Où le bât blesse-t-il ? L’inflation qui a atteint 14 % en rythme annuel au printemps est mise en cause. Mais elle résulte d’abord de la monnaie fondante sur le marché des changes. Car le développement turc s’est accompagné d’une glissade continue de la monnaie, renchérissant les importations, qui s’est brutalement accélérée à partir de janvier de cette année – le coup de Jarnac des sanctions américaines a touché un corps malade. La baisse de la monnaie est elle-même la traduction du gonflement constant du déficit extérieur qui atteint aujourd’hui 6 % du PIB, soit le double par l’importance d’un déficit français qui est le plus lourd de notre histoire d’après-guerre. Cela, et c’est l’essentiel, malgré les investissements directs étrangers et le libre accès aux marchés européens.
A la grâce d’Allah
Or, les perspectives politiques sont bouchées. Recep Tayyip Erdogan s’est fait réélire il y a trois mois en profitant des dernières manifestations de la prospérité. Un changement d’équipe à Ankara apparaît impossible. Le président turc a de surcroît provoqué les créanciers externes en nommant son gendre au ministère des Finances. Le recours à l’aide du FMI est écarté par les dirigeants, qui ne veulent pas se soumettre à un pouvoir extérieur influencé par la puissance américaine qui lui inflige par ailleurs des sanctions jugées scélérates. Certes, le Qatar, récent allié de la Turquie, s’est porté au secours d’Ankara par un prêt, sous forme de swap, de 15 milliards de dollars, qui risque d’être épuisé par les interventions de la banque centrale en soutien de la livre.

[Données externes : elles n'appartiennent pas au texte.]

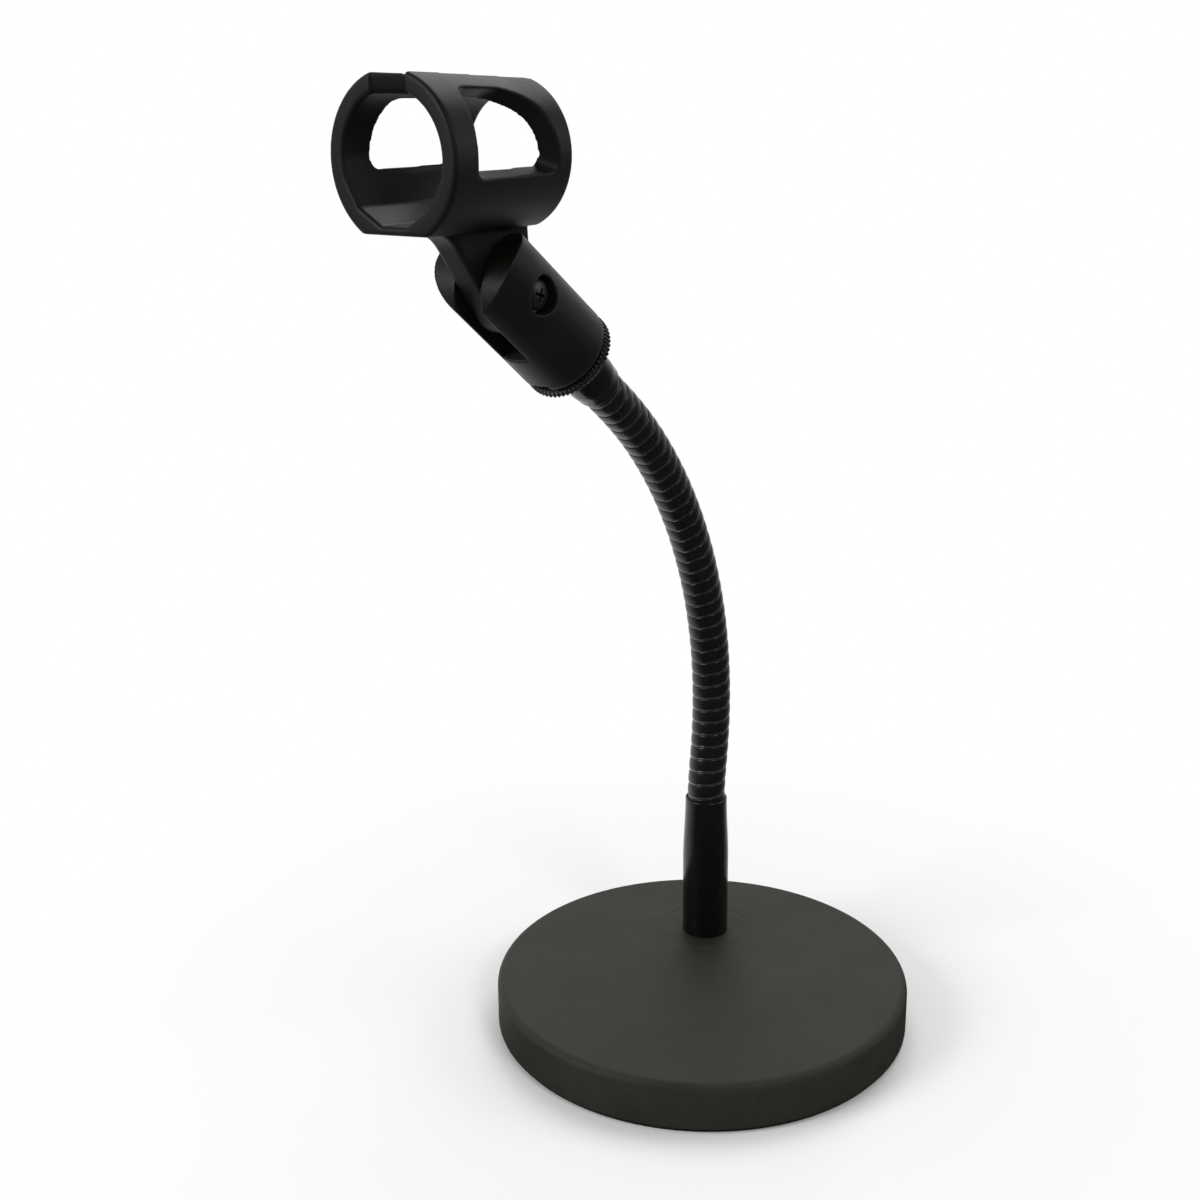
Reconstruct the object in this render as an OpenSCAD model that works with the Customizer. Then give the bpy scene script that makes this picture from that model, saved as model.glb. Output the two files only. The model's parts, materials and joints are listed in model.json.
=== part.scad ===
// Desktop microphone stand: a heavy round base, a short flexible gooseneck set behind its centre,
// and a split microphone holder that tilts in a slotted swivel on the neck's threaded end.
// Millimetres. The origin is the centre of the base on the surface it stands on, +Z is up, and the
// holder points along -Y. The gooseneck bends in the plane X = stem_x at rest.

/* [Base] */
// Diameter of the round base
base_d = 130; // [110:1:180]
// Height of the base, foot pad included
base_h = 16; // [12:0.5:24]
// Rounding of the base's upper edge
base_edge_r = 2.5; // [1:0.25:4]
// Rounding of the base's lower edge
base_lower_r = 1; // [0.5:0.25:1.5]
// Distance of the stem from the base's centre
stem_offset = 27.9; // [0:0.1:40]
// Turn of that offset from the line opposite to the way the holder points
stem_turn = 31.6; // [0:0.1:90]

/* [Foot pad] */
// Thickness of the foot pad under the base
pad_t = 1.2; // [0.8:0.1:2]
// Width of bare metal left round the pad
pad_inset = 1.5; // [1:0.5:6]

/* [Stem fastening] */
// Diameter of the stem bolt's shank
stem_bolt_d = 8; // [6:0.5:8]
// Length of the stem bolt's shank
stem_bolt_len = 25; // [22:1:32]
// Width across the flats of the stem bolt's head
stem_bolt_af = 13; // [11:0.5:14]
// Height of the stem bolt's head
stem_bolt_head = 4; // [3:0.5:4]
// Diameter of the flat washer under that head
stem_washer_d = 17; // [15:0.5:20]
// Thickness of that flat washer
stem_washer_t = 1.6; // [1:0.1:1.8]
// Thickness of the split spring washer on it
lock_washer_t = 2; // [1.5:0.1:2.2]

/* [Lower ferrule] */
// Outside diameter of the lower ferrule
low_ferrule_d = 15; // [14.6:0.1:20]
// Height of the lower ferrule above the base
low_ferrule_len = 48; // [40:1:80]
// Length over which its upper end narrows towards the neck
low_swage_len = 22; // [5:1:30]
// Wall left at the rim of either ferrule, round the neck
rim_wall = 0.6; // [0.4:0.05:0.8]

/* [Gooseneck] */
// Length of the bare gooseneck between the two ferrules
neck_len = 162.5; // [130:0.5:220]
// Outside diameter of the gooseneck
neck_d = 12.2; // [10:0.1:12.4]
// Distance from one turn of wire to the next
coil_pitch = 4.276; // [4:0.002:5]
// Width of the outer wire's face
wire_face = 2.3; // [2:0.05:2.4]
// Diameter of the round inner wire
spring_wire_d = 1.8; // [1.4:0.1:1.9]
// Turns of wire held inside each ferrule
seated_turns = 2; // [1:1:3]
// Backward lean of the neck just above the lower ferrule, at rest
bow_back = 13.7; // [0:0.1:20]
// Forward lean of the neck's upper end, at rest
head_tilt = 52; // [20:1:60]
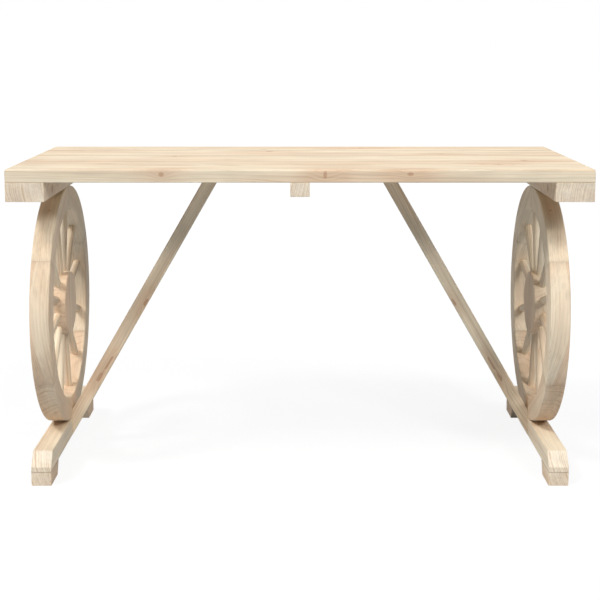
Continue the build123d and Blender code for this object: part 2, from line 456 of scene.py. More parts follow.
@dataclass
class ScrewForm:
    """A countersunk wood screw: a head with a cross recess, a neck, a thread and a point."""

    length: float
    diameter: float = 4.5 * MM
    head_diameter: float = 9 * MM
    head_height: float = 3 * MM
    land: float = 0.25 * MM
    neck_share: float = 0.74
    core_share: float = 0.62
    thread_share: float = 0.6
    pitch: float = 2.4 * MM
    ridge_share: float = 0.32
    tip_length: float = 7 * MM
    recess_width: float = 1.3 * MM
    recess_length: float = 5 * MM
    recess_depth: float = 1.9 * MM
    recess_wall: float = 0.35 * MM
    recess_fall: float = 0.55
    face_rings: int = 13
    steps_per_turn: int = 6
    around: int = 32

    def recess(self, across: Array, up: Array) -> Array:
        """How deep the face lies at a place on it.

        The depth grows with the way into the nearer arm of a cross, up to a limit
        that falls with the square of the distance from the middle.

        Args:
            across: Distances from the middle, across.
            up: Distances from the middle, up.

        Returns:
            The depths.
        """
        half_width, half_length = self.recess_width / 2, self.recess_length / 2
        level, upright = np.abs(across), np.abs(up)
        first = np.minimum(half_width - upright, half_length - level)
        second = np.minimum(half_width - level, half_length - upright)
        into = np.clip(np.maximum(first, second) / self.recess_wall, 0, 1)
        far = (across**2 + up**2) / half_length**2
        return self.recess_depth * into * (1 - self.recess_fall * np.clip(far, 0, 1))

    def surface(self) -> Surface:
        """The screw in its own frame, from the middle of its face to its point.

        The thread's radius climbs from the core to the full radius and falls back once
        in each turn, by the way along over the pitch less the angle over a full turn.
        It fades in over one pitch, and the tip narrows it evenly to nothing.

        Returns:
            The distance along, across and up of every ring's points, and no cuts.
        """
        turn = np.linspace(0, FULL_TURN, self.around, endpoint=False)
        radius, head_radius = self.diameter / 2, self.head_diameter / 2
        neck = self.neck_share * radius
        start = self.length * (1 - self.thread_share)
        count = round((self.length - start) / self.pitch * self.steps_per_turn)
        way = np.linspace(start, self.length, count)[:, None]
        grown = np.clip((way - start) / self.pitch, 0, 1)
        tip = np.clip((self.length - way) / self.tip_length, 0, 1)
        phase = (way / self.pitch - turn / FULL_TURN) % 1.0
        ridge = np.clip(1 - np.abs(phase - 0.5) / self.ridge_share, 0, 1) * grown
        core = neck + (self.core_share * radius - neck) * grown
        thread = tip * (core + (radius - core) * ridge)
        even = np.ones(self.around)
        face = np.linspace(0, head_radius, self.face_rings)
        radii = np.concatenate((np.outer((*face, head_radius, neck, neck), even), thread))
        across, up = radii * np.cos(turn), radii * np.sin(turn)
        depth = self.recess(across[: len(face)], up[: len(face)])
        places = np.outer((self.land, self.head_height, start - self.pitch), even)
        along = np.concatenate((depth, places, np.repeat(way, self.around, axis=1)))
        return along, across, up, np.zeros_like(across)


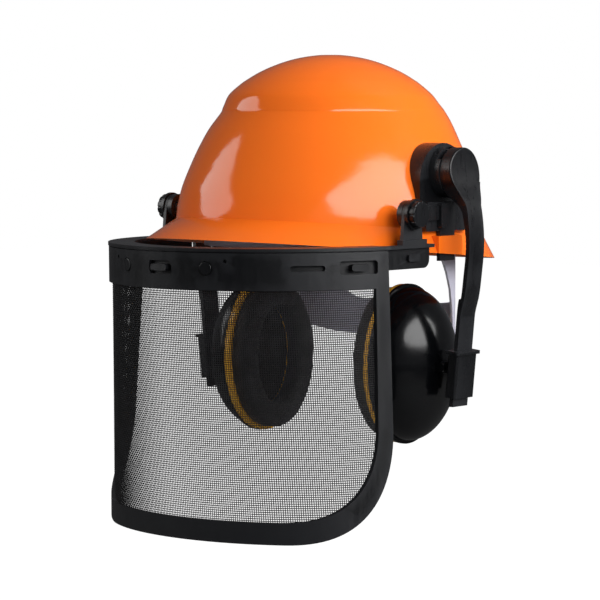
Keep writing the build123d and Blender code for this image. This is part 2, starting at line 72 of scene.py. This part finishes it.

La Turquie devrait, pour surmonter le cap, se soumettre à une diète permettant de tarir certaines exportations tout en contrôlant la dévaluation favorable aux exportations vers l’Europe et les pays du Proche-Orient. L’équipe au pouvoir dispose du temps nécessaire pour mener à bien la politique de la potion amère. Mais est-elle accessible à la raison ? Où préfère-t-elle jouer sur la corde du populisme islamiste et s’en remettre à la grâce d’Allah ?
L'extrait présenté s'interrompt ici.